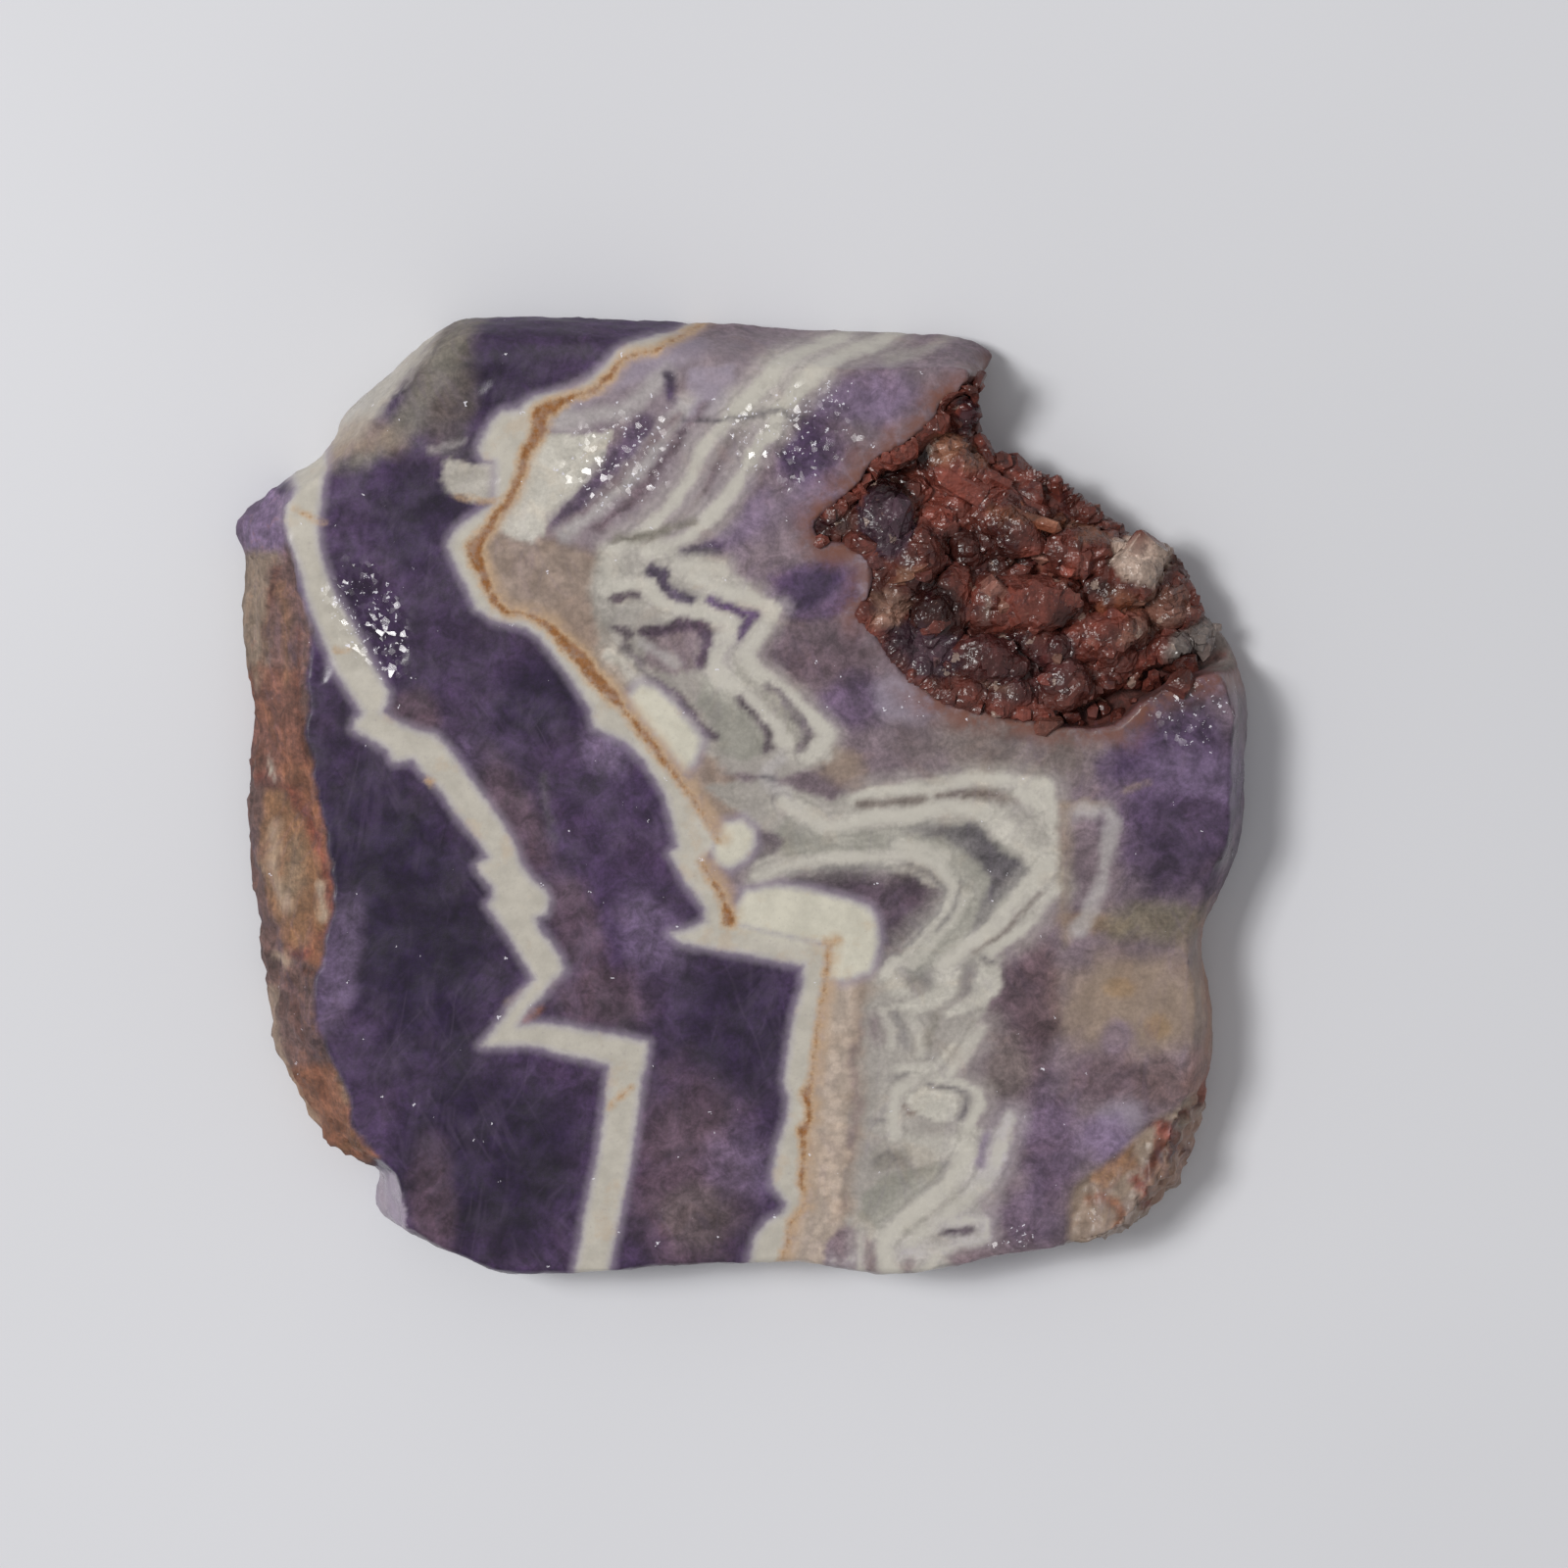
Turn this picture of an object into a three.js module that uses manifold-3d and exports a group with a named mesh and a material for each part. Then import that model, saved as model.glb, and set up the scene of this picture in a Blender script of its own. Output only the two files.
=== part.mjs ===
// A sawn slab of rough lace amethyst: a flat banded plate of quartz with a weathered skin along its left edge,
// ground shoulders elsewhere, and an open hollow in its upper right corner that is lined with iron-stained crystals.
// Millimetres, +Z up. The slab lies on its sawn back, with its good face up and the hollow towards +X +Y.
import * as THREE from "three";
import { mergeVertices } from "three/addons/utils/BufferGeometryUtils.js";
import Module from "manifold-3d";

const wasm = await Module();
wasm.setup();

// Driving dimensions.
const THICKNESS = 12;
const WIDEST_HEIGHT = 2.6; // height above the back where the slab is widest
const BACK_INSET = 1.1; // how far the sawn back stops inside the widest outline
const OUTLINE_STATIONS = 160;
const SIDE_RINGS = 7; // rings from the widest outline up to the face edge
const SHOULDER_POWER = 1.5; // above 1 the side starts steep and leans in near the face
const SKIN_RIDGE = 2.0; // relief of the weathered skin
const BROKEN_RIDGE = 0.35; // relief of the other sides
const SKIN_SHOULDER = 4.5; // a shoulder wider than this is weathered skin

// The hollow: a floor that dips outwards from the inner wall to the broken edge.
const HOLLOW_OUTWARD = new THREE.Vector2(0.64, 0.77).normalize();
const HOLLOW_START = 22; // distance from the slab's centre, along HOLLOW_OUTWARD, where the floor starts
const HOLLOW_START_DEPTH = 1.9;
const HOLLOW_DIP = 0.27; // drop of the floor per millimetre outwards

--

Repeat the listing above without any change.

[Solution below]
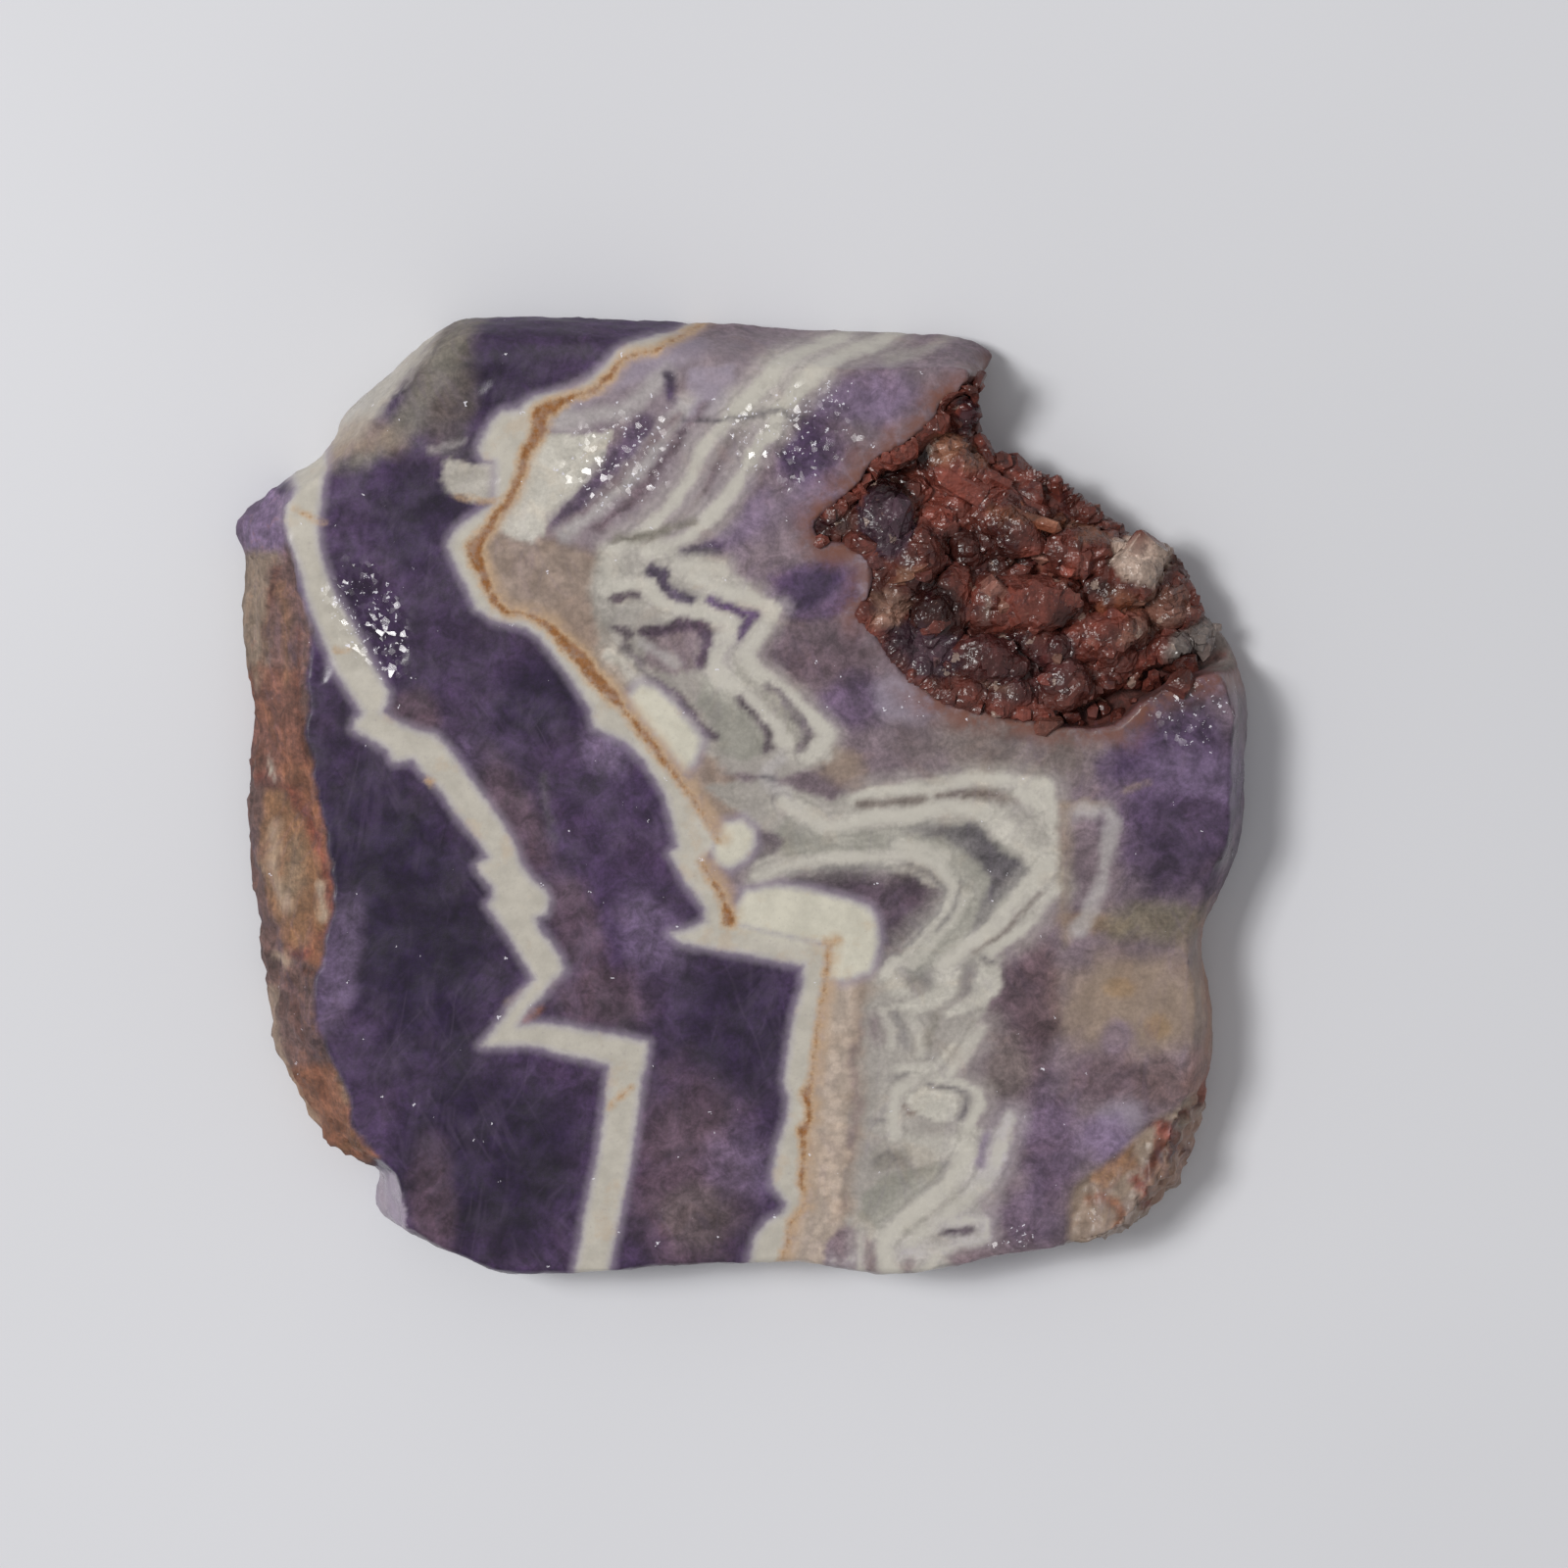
Turn this picture of an object into a three.js module that uses manifold-3d and exports a group with a named mesh and a material for each part. Then import that model, saved as model.glb, and set up the scene of this picture in a Blender script of its own. Output only the two files.
=== part.mjs ===
// A sawn slab of rough lace amethyst: a flat banded plate of quartz with a weathered skin along its left edge,
// ground shoulders elsewhere, and an open hollow in its upper right corner that is lined with iron-stained crystals.
// Millimetres, +Z up. The slab lies on its sawn back, with its good face up and the hollow towards +X +Y.
import * as THREE from "three";
import { mergeVertices } from "three/addons/utils/BufferGeometryUtils.js";
import Module from "manifold-3d";

const wasm = await Module();
wasm.setup();

// Driving dimensions.
const THICKNESS = 12;
const WIDEST_HEIGHT = 2.6; // height above the back where the slab is widest
const BACK_INSET = 1.1; // how far the sawn back stops inside the widest outline
const OUTLINE_STATIONS = 160;
const SIDE_RINGS = 7; // rings from the widest outline up to the face edge
const SHOULDER_POWER = 1.5; // above 1 the side starts steep and leans in near the face
const SKIN_RIDGE = 2.0; // relief of the weathered skin
const BROKEN_RIDGE = 0.35; // relief of the other sides
const SKIN_SHOULDER = 4.5; // a shoulder wider than this is weathered skin

// The hollow: a floor that dips outwards from the inner wall to the broken edge.
const HOLLOW_OUTWARD = new THREE.Vector2(0.64, 0.77).normalize();
const HOLLOW_START = 22; // distance from the slab's centre, along HOLLOW_OUTWARD, where the floor starts
const HOLLOW_START_DEPTH = 1.9;
const HOLLOW_DIP = 0.27; // drop of the floor per millimetre outwards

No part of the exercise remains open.